Sometimes, I think some adults are just jealous of children and teens that demonstrate any type of talent. Discourage them. Beat them down. Convince them they’ll never achieve their dreams and will end up with jobs where they have to say stuff like, “Welcome to Wal-Mart.”
I wonder if any of those correspondence courses are legit. On TV, I see the same commercials I saw as a kid promoting a correspondence art ‘college’. Draw this pirate and you too might qualify for enrollment. Yeah, right.
On the one hand, a ‘young’ writers program might be justified because first timers (of any age) usually don’t know how to take honest criticism. I’m beginning to suspect there’s precious little connection between age and maturity, though, so a ‘young writers program’ (with an age cut-off) is probably wrong-headed.
My morning ramble . . .
Oh, thank you for the laugh today. I needed that. I think I would pay money to read that sex scene, I bet it would be funny.

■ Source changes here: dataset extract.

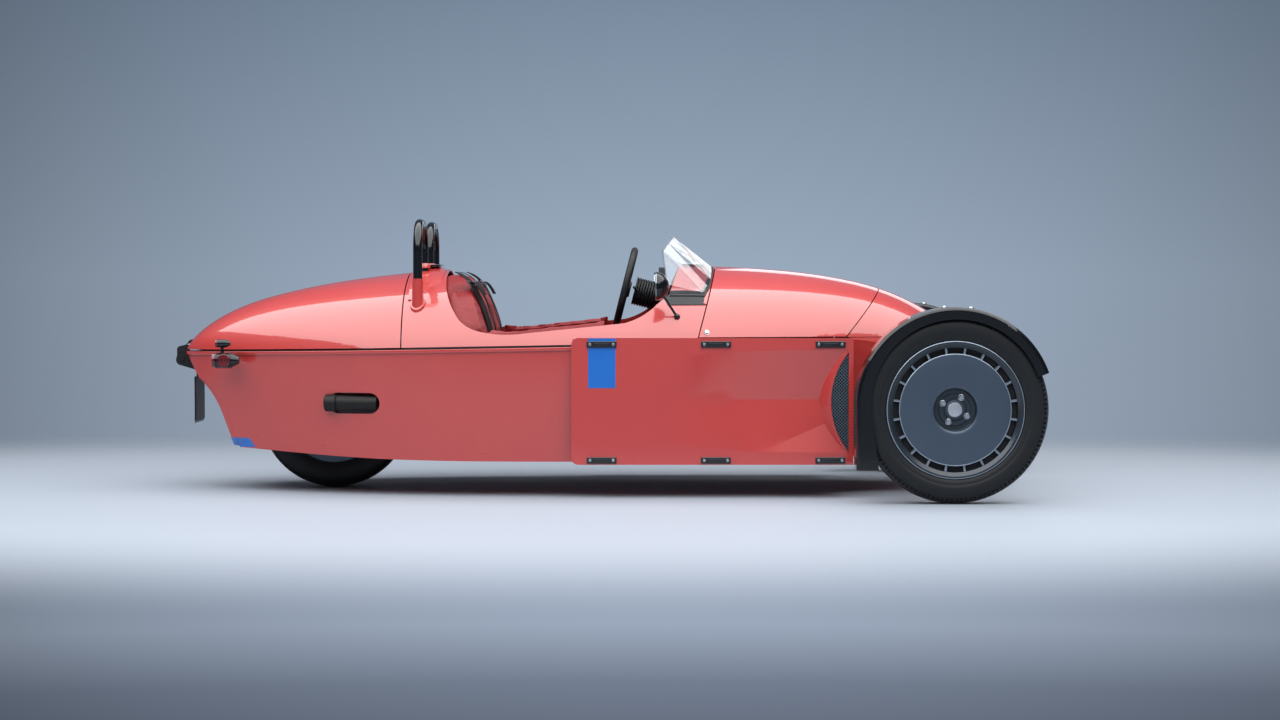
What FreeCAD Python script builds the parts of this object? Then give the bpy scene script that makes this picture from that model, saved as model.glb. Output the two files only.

I feel like a prude, I didn’t start doing sex scenes until I was an adult.
I answered your question about the Demented thing on my blog. I didn’t realize when I chose it that people would think I should be addressed as Demented Michelle, like it’s a royal title.
And I’m curious, what sparked the question?
M
On the one hand, a ‘young’ writers program might be justified because first timers (of any age) usually don’t know how to take honest criticism.
Yep, first time writers… and screenwriters of any age.
Too many screenwriters seem to think, “If they don’t recognize how great my screenplay is as-is, I’ll submit it elsewhere.”
A-ha! That’s how we end up with those crummy “SciFi Channel Original” movies!!!
Hi DM — I think I answered over at your site. I can’t get over feeling impolite about calling you demented. No matter how true that apellation may be ;o)
Happily, that manuscript is long gone. Some things are simply too painful to revisit.
Anon: I’ve dabbled in screenwriting with a fellow who had actually had some success (I think he sold a script to one of the Star Trek spinoffs). So I know (a kind of second hand knowledge) what you’re talking about, and I also know that screenplays are devilishly difficult — far moreso than prose.